Des mots qui sonnent
Kevin, il est comme ça. Un peu superstitieux, jamais superficiel. Il demande à tout le monde son signe astrologique, y fait souvent référence, mais il en rigole bien. Il cherche le mot juste, mais va régulièrement vers le plus simple, le plus près de son langage personnel, pour ne pas buter dessus ou, plus bêtement, pour être certain d’être compris par tous. «Je n’ai pas tant de mots que ça. Écoute, on ne se le cachera pas, j’écris avec des mots simples. C’est souvent les mêmes mots qui reviennent. Je joue à un jeu, là…»

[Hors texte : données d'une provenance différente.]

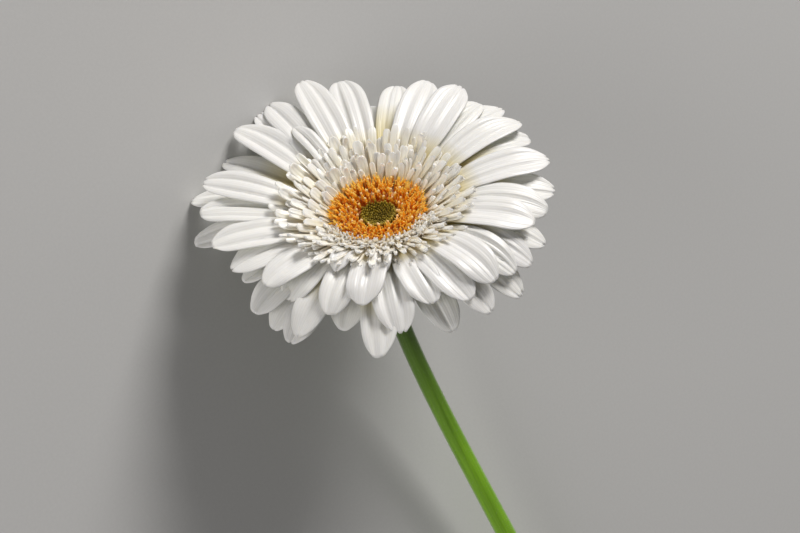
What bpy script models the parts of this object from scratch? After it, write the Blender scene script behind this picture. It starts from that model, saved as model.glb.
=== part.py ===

Écoutez Les Doigts sur Grand Parleur… Dans cette chanson, qui fait exception, on s’aperçoit de façon assez évidente qu’il pourrait, s’il le voulait, pousser la poésie un peu plus loin. Trouver un autre vocabulaire, d’autres images pour dire ce qu’il a à dire. Mais il ne le veut pas. Kevin tient mordicus à être compris par tous. Il tient encore à ce que son langage soit le plus clair possible, le plus compréhensible par le plus de monde possible. C’est pour cette raison qu’il ne faut pas chercher, dans les deux albums de Kevin, la métaphore qui tue, l’image forte qui vous fera tomber par terre. Un jour, peut-être, il s’y mettra. Mais, comme il le dit lui-même, il n’est pas encore rendu là.

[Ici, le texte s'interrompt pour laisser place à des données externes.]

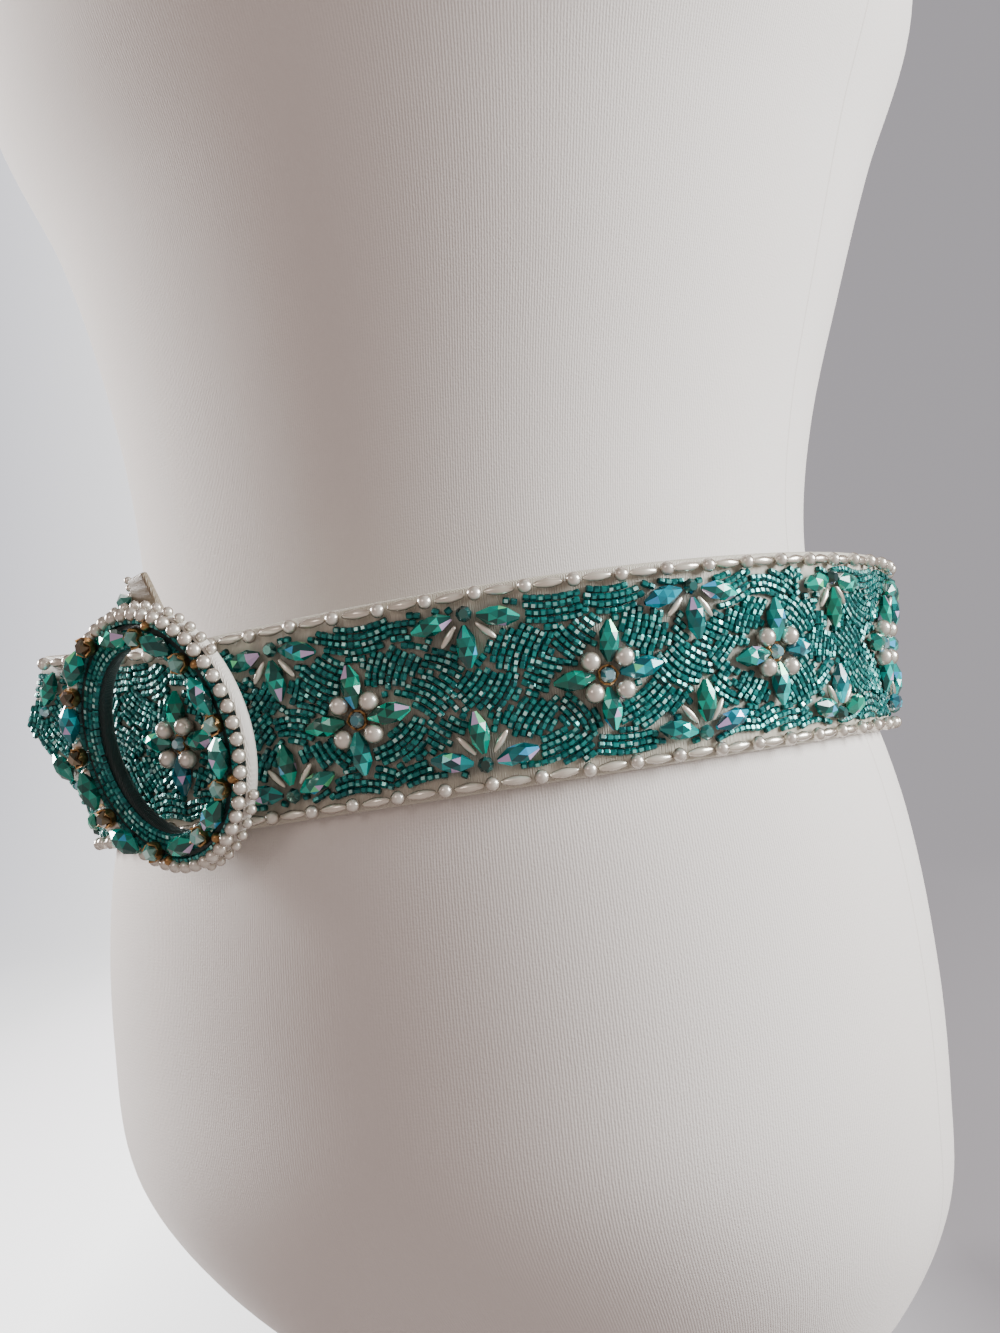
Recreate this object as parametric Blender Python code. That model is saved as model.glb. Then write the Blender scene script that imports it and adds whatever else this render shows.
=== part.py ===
# A beaded belt, closed by its covered ring buckle round a limbless dress form.
# Metres. +X is the wearer's left, -Y the front, +Z up. The form's flat base stands on z = 0.

from bisect import bisect_right
from math import atan2, cos, hypot, pi, radians, sin

import bmesh
import bpy
from mathutils import Vector
from mathutils.geometry import delaunay_2d_cdt

OBJECT_NAME = "beaded_belt_on_dress_form"
PIECE_GAP = 0.0003          # left between pieces that touch
MERGE_DISTANCE = 1e-7       # points of one skin that are closer than this are one

# Dress form: height above the base, half width, half depth, shift of the section to the back
FORM_ROWS = (
    (0.000, 0.0765, 0.0735, 0.0330),
    (0.015, 0.0949, 0.0911, 0.0290),
    (0.050, 0.1180, 0.1133, 0.0150),
    (0.085, 0.1276, 0.1225, 0.0020),
    (0.125, 0.1292, 0.1241, 0.0000),
    (0.170, 0.1257, 0.1207, -0.0003),
    (0.205, 0.1175, 0.1128, 0.0000),
    (0.235, 0.1068, 0.1026, -0.0018),
    (0.260, 0.1056, 0.1014, -0.0020),
    (0.295, 0.1103, 0.1059, 0.0019),
    (0.335, 0.1206, 0.1158, 0.0075),
    (0.375, 0.1333, 0.1280, 0.0110),
    (0.415, 0.1500, 0.1440, 0.0118),
    (0.450, 0.1555, 0.1490, 0.0090),
    (0.485, 0.1565, 0.1465, 0.0075),
    (0.520, 0.1580, 0.1385, 0.0090),
    (0.560, 0.1590, 0.1230, 0.0125),
    (0.598, 0.1515, 0.1040, 0.0140),
    (0.624, 0.1320, 0.0870, 0.0120),
    (0.642, 0.1040, 0.0710, 0.0090),
    (0.657, 0.0770, 0.0600, 0.0060),
    (0.672, 0.0620, 0.0540, 0.0040),
    (0.700, 0.0580, 0.0510, 0.0030),
)
FORM_EXPONENT = 2.1         # of the oval sections, where 2 is an ellipse
FORM_SIDES = 44
FORM_RING_HEIGHTS = (0.000, 0.006, 0.015, 0.030, 0.050, 0.085, 0.125, 0.155, 0.178, 0.192, 0.205,
                     0.219, 0.235, 0.260, 0.295, 0.335, 0.360, 0.385, 0.410, 0.432, 0.455, 0.480,
                     0.505, 0.530, 0.556, 0.580, 0.600, 0.616, 0.630, 0.642, 0.652, 0.662, 0.675,
                     0.700)
FORM_AXIS_Y = -0.0053       # places the whole object's box over the origin
FORM_EDGE_ANGLE = radians(40)         # a sharper edge than this shows as one

# Strap: a satin-covered band, worn low on the waist with its lower edge on the hips
STRAP_WIDTH = 0.0510
STRAP_WALL = 0.0020
STRAP_MIDDLE = 0.2150       # height of the band's middle on the form's axis
REST_GAP = 0.0009           # between the form and the band's lower edge
RISE_TO_BACK = 0.018        # the band climbs this much a metre toward the back
RISE_TO_LEFT = 0.047        # and this much toward the wearer's left
LEAN_FRONT = radians(3.1)   # its upper edge stands out from the form
LEAN_BACK = radians(5.4)
LOOP_STEPS = 480
EDGE_ROUNDS = 4             # to settle the lower edge's height on the form's surface
SLOPE_STEP = 0.001          # to both sides of a place, for the band's direction there
STATION_PITCH = 0.0125      # spacing of the points along the band's edges

# Tail: the free end lies over the bar and the fixed end, and runs straight on to its point
TAIL_LIFT = STRAP_WALL + PIECE_GAP
LIFT_START = 0.0340
LIFT_END = 0.0055
TAIL_RISE = 0.070           # the tail climbs this much a metre toward its point
TAIL_RISE_RUN = 0.020       # over which the climb sets in
TAIL_POINT = (-0.0733, 0.0045)        # along the band, up from its middle
TAIL_TOP_SHOULDER = -0.0615
TAIL_BOTTOM_SHOULDER = -0.0433
TAIL_NAVETTES = ((-0.0580, 0.0160, radians(57)), (-0.0563, -0.0066, radians(-44)))
FIXED_PLAIN = 0.0380        # of the fixed end that the tail covers, left without beads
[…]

«Si je me lançais dans la grande poésie, quelque chose de très intérieur, je n’aurais plus ce feeling d’appartenance que j’ai présentement et que j’aime. Parce que je ne l’ai jamais eu auparavant. Parce que j’ai toujours douté de moi-même. Est-ce que je fitte sur cette planète? Est-ce que j’ai le droit de vivre, moi? Est-ce que je dois toujours vivre avec des remords, de la culpabilité, un sentiment d’infériorité? En disant librement ce que je pense, on m’a offert un sentiment d’appartenance. Pour moi, c’est plus que valorisant, c’est nourrissant, c’est très réconfortant. C’est comme si j’avais eu froid pendant des années, et que, tout à coup, on m’ait apporté une couverture pour me tenir au chaud. Depuis le lancement de mon premier disque, je vis avec cette couverture. C’est le fun.»